8:27 p.m. - Moments after the no goal call is handed down, the Predators tally, this time with no doubt on whether the puck entered the cage or not. Watch the action below:

8:28 p.m. - The goal scraps a series of replays lined up by the crew and a graphic, but again, that’s all just part of the business.

“We build so many graphics and highlight packages that never see the light of day,” White said. “Then the next game it’s icing after icing and we’re trying to cover as much time as we can. You have be flexible, that’s for sure.”

9:41 p.m. - The teams exit the ice after a Preds win and the broadcast cuts to a player interview outside of the locker room.

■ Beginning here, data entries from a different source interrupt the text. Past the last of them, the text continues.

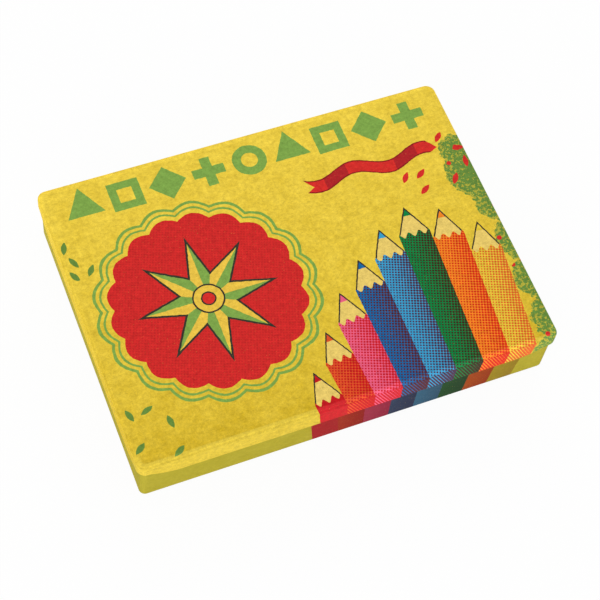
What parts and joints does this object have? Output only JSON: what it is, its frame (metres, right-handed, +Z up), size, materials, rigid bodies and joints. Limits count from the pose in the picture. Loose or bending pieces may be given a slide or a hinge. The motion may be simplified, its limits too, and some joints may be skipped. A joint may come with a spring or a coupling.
{
  "type": "colored pencil tin",
  "caption": "Shallow rectangular tinplate box with a hinged lid whose skirt overlaps the base, two wire-pin hinges at the back, a grooved tray and a layer of hexagonal colored pencils.",
  "frame": {"origin": "centre of the foot ring's plane, which the closed tin stands on", "axes": "+X along the long side, to the right seen from the front; +Y from the front to the hinges; +Z up"},
  "size_m": [0.203, 0.1499, 0.0312],
  "materials": {
    "lid_tinplate": "lithographed tinplate, satin varnish",
    "base_tinplate": "lithographed tinplate, satin varnish",
    "hinge_tinplate": "bare tinplate",
    "hinge_wire": "drawn steel wire",
    "tray_plastic": "vacuum-formed polystyrene",
    "crimson_casing": "lacquered wood",
    "scarlet_casing": "lacquered wood",
    "vermilion_casing": "lacquered wood",
    "orange_casing": "lacquered wood",
    "amber_casing": "lacquered wood",
    "lemon_casing": "lacquered wood",
    "lime_casing": "lacquered wood",
    "leaf_green_casing": "lacquered wood",
    "emerald_casing": "lacquered wood",
    "teal_casing": "lacquered wood",
    "sky_blue_casing": "lacquered wood",
    "cobalt_casing": "lacquered wood",
    "navy_casing": "lacquered wood",
    "violet_casing": "lacquered wood",
    "magenta_casing": "lacquered wood",
    "pink_casing": "lacquered wood",
    "brown_casing": "lacquered wood",
    "black_casing": "lacquered wood",
    "crimson_lead": "wax color core",
    "scarlet_lead": "wax color core",
    "vermilion_lead": "wax color core",
    "orange_lead": "wax color core",
    "amber_lead": "wax color core",
    "lemon_lead": "wax color core",
    "lime_lead": "wax color core",
    "leaf_green_lead": "wax color core",
    "emerald_lead": "wax color core",
    "teal_lead": "wax color core",
    "sky_blue_lead": "wax color core",
    "cobalt_lead": "wax color core",
    "navy_lead": "wax color core",
    "violet_lead": "wax color core",
    "magenta_lead": "wax color core",
    "pink_lead": "wax color core",
    "brown_lead": "wax color core",
    "black_lead": "wax color core"
  },
  "bodies": {
    "base": {"base_shell": "base_tinplate", "pencil_tray": "tray_plastic", "left_hinge_tongue": "hinge_tinplate", "right_hinge_tongue": "hinge_tinplate", "left_hinge_pin": "hinge_wire", "right_hinge_pin": "hinge_wire", "crimson_casing": "crimson_casing", "scarlet_casing": "scarlet_casing", "vermilion_casing": "vermilion_casing", "orange_casing": "orange_casing", "amber_casing": "amber_casing", "lemon_casing": "lemon_casing", "lime_casing": "lime_casing", "leaf_green_casing": "leaf_green_casing", "emerald_casing": "emerald_casing", "teal_casing": "teal_casing", "sky_blue_casing": "sky_blue_casing", "cobalt_casing": "cobalt_casing", "navy_casing": "navy_casing", "violet_casing": "violet_casing", "magenta_casing": "magenta_casing", "pink_casing": "pink_casing", "brown_casing": "brown_casing", "black_casing": "black_casing", "crimson_lead": "crimson_lead", "scarlet_lead": "scarlet_lead", "vermilion_lead": "vermilion_lead", "orange_lead": "orange_lead", "amber_lead": "amber_lead", "lemon_lead": "lemon_lead", "lime_lead": "lime_lead", "leaf_green_lead": "leaf_green_lead", "emerald_lead": "emerald_lead", "teal_lead": "teal_lead", "sky_blue_lead": "sky_blue_lead", "cobalt_lead": "cobalt_lead", "navy_lead": "navy_lead", "violet_lead": "violet_lead", "magenta_lead": "magenta_lead", "pink_lead": "pink_lead", "brown_lead": "brown_lead", "black_lead": "black_lead"},
    "lid": {"lid_shell": "lid_tinplate"}
  },
  "joints": [
    {"name": "lid_hinge", "type": "hinge", "parent": "base", "child": "lid", "pos_m": [0, 0.07425, 0.02065], "axis": [-1, 0, 0], "range_deg": [0, 110]}
  ]
}
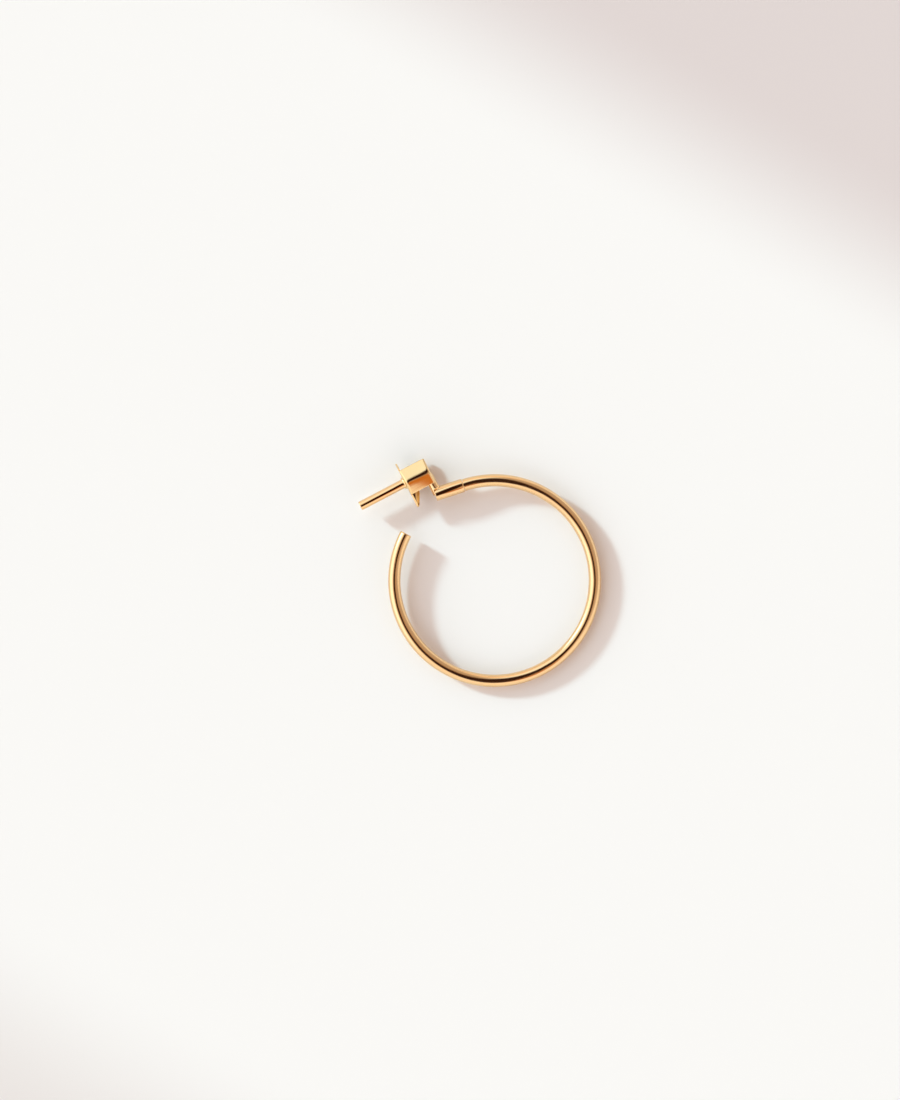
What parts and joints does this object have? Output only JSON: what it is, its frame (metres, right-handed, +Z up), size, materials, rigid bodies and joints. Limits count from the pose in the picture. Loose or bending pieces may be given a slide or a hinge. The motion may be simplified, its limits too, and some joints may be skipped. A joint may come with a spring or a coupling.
{
  "type": "hoop earring with post and butterfly clutch",
  "caption": "Open round-wire hoop earring with an end collar, a soldered ear post and a butterfly clutch that slides off the post.",
  "frame": {"origin": "on the resting surface, under the middle of the box of the earring as it lies on its side", "axes": "+Z up from the resting surface, +X from the post's tip side to the closed side of the ring, +Y towards the clutch"},
  "size_m": [0.0284, 0.0268, 0.0037],
  "materials": {
    "ring_gold": "gold plated, mirror polished",
    "post_gold": "gold plated, mirror polished",
    "clutch_gold": "gold plated, bright stamped sheet"
  },
  "bodies": {
    "earring": {"hoop_ring": "ring_gold", "ear_post": "post_gold"},
    "clutch": {"butterfly_clutch": "clutch_gold"}
  },
  "joints": [
    {"name": "clutch_slide", "type": "slide", "parent": "earring", "child": "clutch", "axis": [-0.8861, -0.4635, 0.0107], "range_m": [-0.0012, 0.0095]}
  ]
}
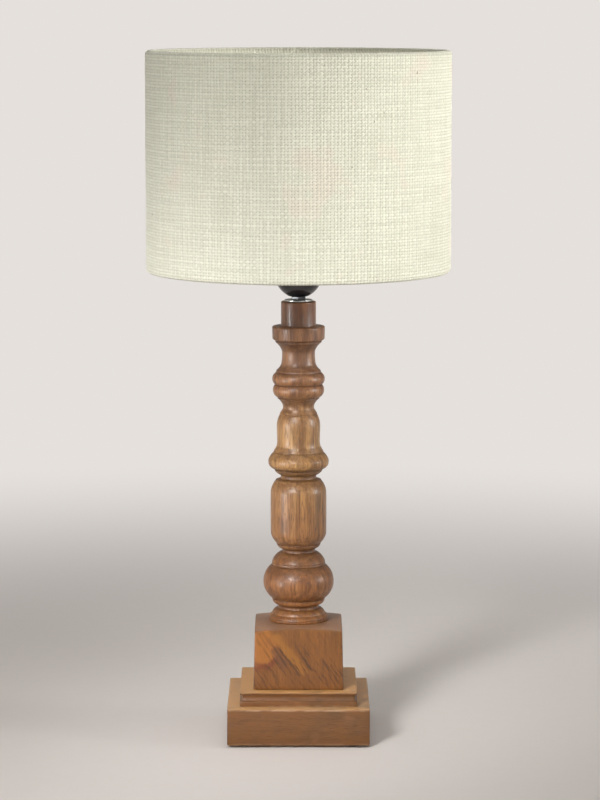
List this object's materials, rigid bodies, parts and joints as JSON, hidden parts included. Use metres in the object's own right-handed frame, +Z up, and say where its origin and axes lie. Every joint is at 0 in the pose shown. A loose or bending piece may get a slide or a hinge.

9:49 p.m. - Grimson and Weber give their final thoughts on the contest from the TV booth and as the postgame show concludes, the production team finally pauses as their on-air work ends. The intensity that only built over the last dozen hours ends suddenly with the pressure of live TV gone as quickly as it began.

Of course it’s only 48 hours until the next broadcast, but maybe that’s the fun part.

“Honestly, I used to get extremely nervous during each broadcast,” White said with a laugh. “It’s a constant state of paying attention, listening, anticipating as much as you can and then reacting quickly to anything that happens. I enjoy it, but it’s so intense that after I get home I can’t fall asleep for hours. It’s an adrenaline rush for sure.”

White says the fluidity of a game means the demands of the TV production crew are repeatedly changing, but at least in part, that’s the appeal to the whole endeavor. After all, you can’t beat the action on the ice during an NHL game, that is, unless you’re sitting in a certain truck across the way.